## Begin
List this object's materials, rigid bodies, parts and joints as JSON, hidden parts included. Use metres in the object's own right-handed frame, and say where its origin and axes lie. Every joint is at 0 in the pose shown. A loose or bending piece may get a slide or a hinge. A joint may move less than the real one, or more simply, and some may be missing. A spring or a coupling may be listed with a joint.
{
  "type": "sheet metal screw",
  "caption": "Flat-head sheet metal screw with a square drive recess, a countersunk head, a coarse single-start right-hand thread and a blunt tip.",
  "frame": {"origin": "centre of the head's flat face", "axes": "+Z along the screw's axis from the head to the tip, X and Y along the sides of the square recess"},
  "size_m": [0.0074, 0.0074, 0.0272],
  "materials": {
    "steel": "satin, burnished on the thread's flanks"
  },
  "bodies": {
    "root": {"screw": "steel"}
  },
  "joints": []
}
## End
• **GOAL OF THE EXERCISE**
Transcribe all of the material exactly. Omit nothing.

• **ANSWER TO THE PROBLEM**
List this object's materials, rigid bodies, parts and joints as JSON, hidden parts included. Use metres in the object's own right-handed frame, and say where its origin and axes lie. Every joint is at 0 in the pose shown. A loose or bending piece may get a slide or a hinge. A joint may move less than the real one, or more simply, and some may be missing. A spring or a coupling may be listed with a joint.
{
  "type": "sheet metal screw",
  "caption": "Flat-head sheet metal screw with a square drive recess, a countersunk head, a coarse single-start right-hand thread and a blunt tip.",
  "frame": {"origin": "centre of the head's flat face", "axes": "+Z along the screw's axis from the head to the tip, X and Y along the sides of the square recess"},
  "size_m": [0.0074, 0.0074, 0.0272],
  "materials": {
    "steel": "satin, burnished on the thread's flanks"
  },
  "bodies": {
    "root": {"screw": "steel"}
  },
  "joints": []
}